What is the maximum number of amino acids that could result from the following mRNA sequence?

5′ AUGAGACCGUCG 3′

A.    0

B.    4

C.    7

D.    10

Answer 1

The maximum number of amino acids that could result from the sequence of mRNA 5' AUGAGACCGUCG 3' is

4 (Option B)

Codons are the genetic codes,represented by sequence of three nitrogenous babses in nucleic acids. Each codon ( thee nitogenous bases) codes for one aminoacid. After transcription the codons in mRNA is responsible for the sequence of aminoacids in the proteins during traslation. AUG is always the start codon which codes for methionine. Protein traslation continues according to the codon sequence in the mRNA from 5' to 3' till a stop codons is encountered . Stop codons include UAG, UGA, UAA which donot have a corresponding amino acid. This terminates the protein translation. In the given mRNA sequence 5' AUGAGACCGUGC 3', grouping the nitrogenous bases in threes starting from 5' end , we obtain four codons - AUG, AGA, CCG and UGC. These codons code for four amino acids- Methionine, Arginine, Proline and Serine respectively.

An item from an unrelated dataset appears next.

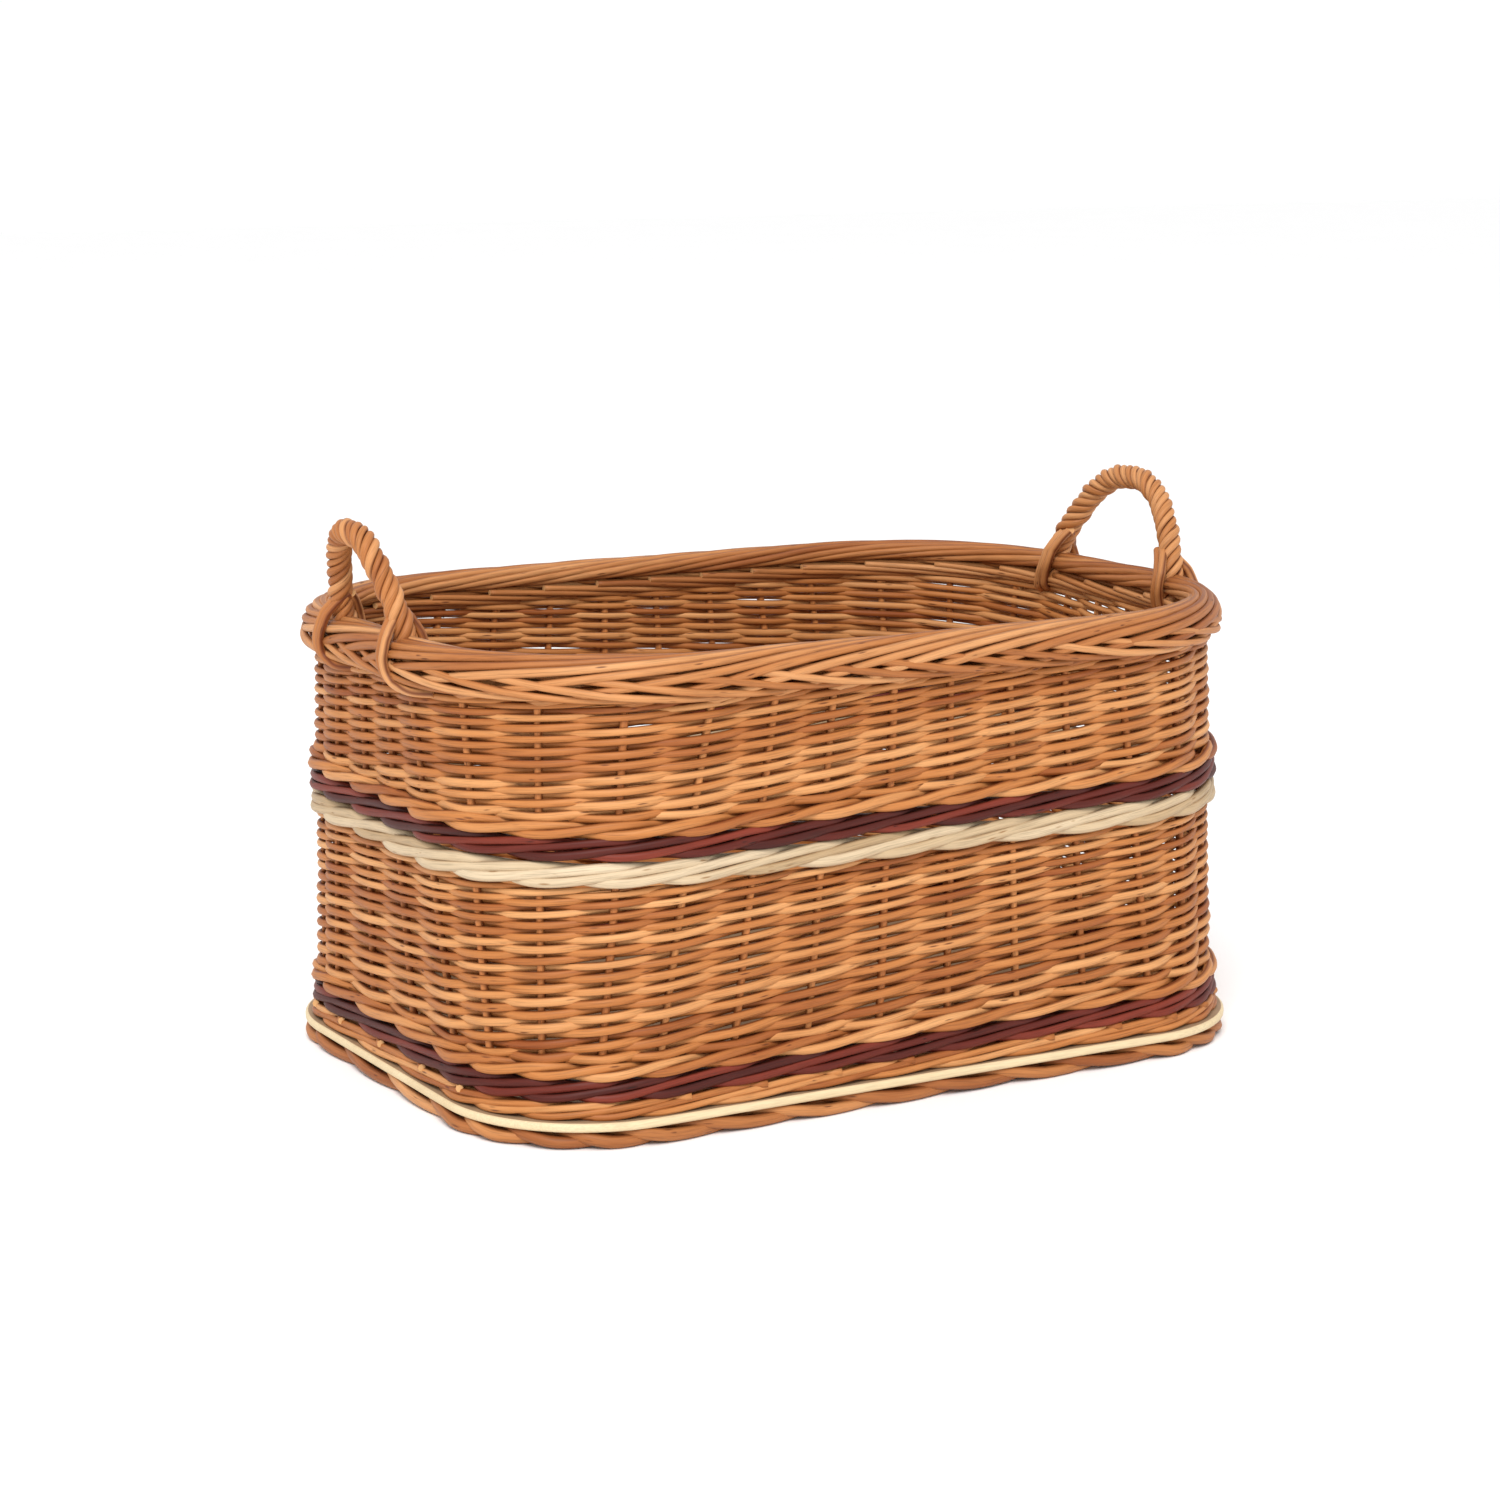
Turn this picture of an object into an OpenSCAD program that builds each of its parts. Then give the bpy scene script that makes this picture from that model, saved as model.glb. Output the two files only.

The option A (0) is wrong because the sequence starts with AUG a start codon so traslation will progress. The other options , C (7) is wrong beause for 7 amino acids, 7 x 3 = 21 bases are required. We are given only 12 bases. Option D) 10 would require 10 x 3 = 30 nitrogenous bases, which is not the case in the given sequence. (we are multiplying by three beacuse for each amino acid there has to be one codon and each codon comprises of three nitrogenous bases). Hence the answer is option B , 4.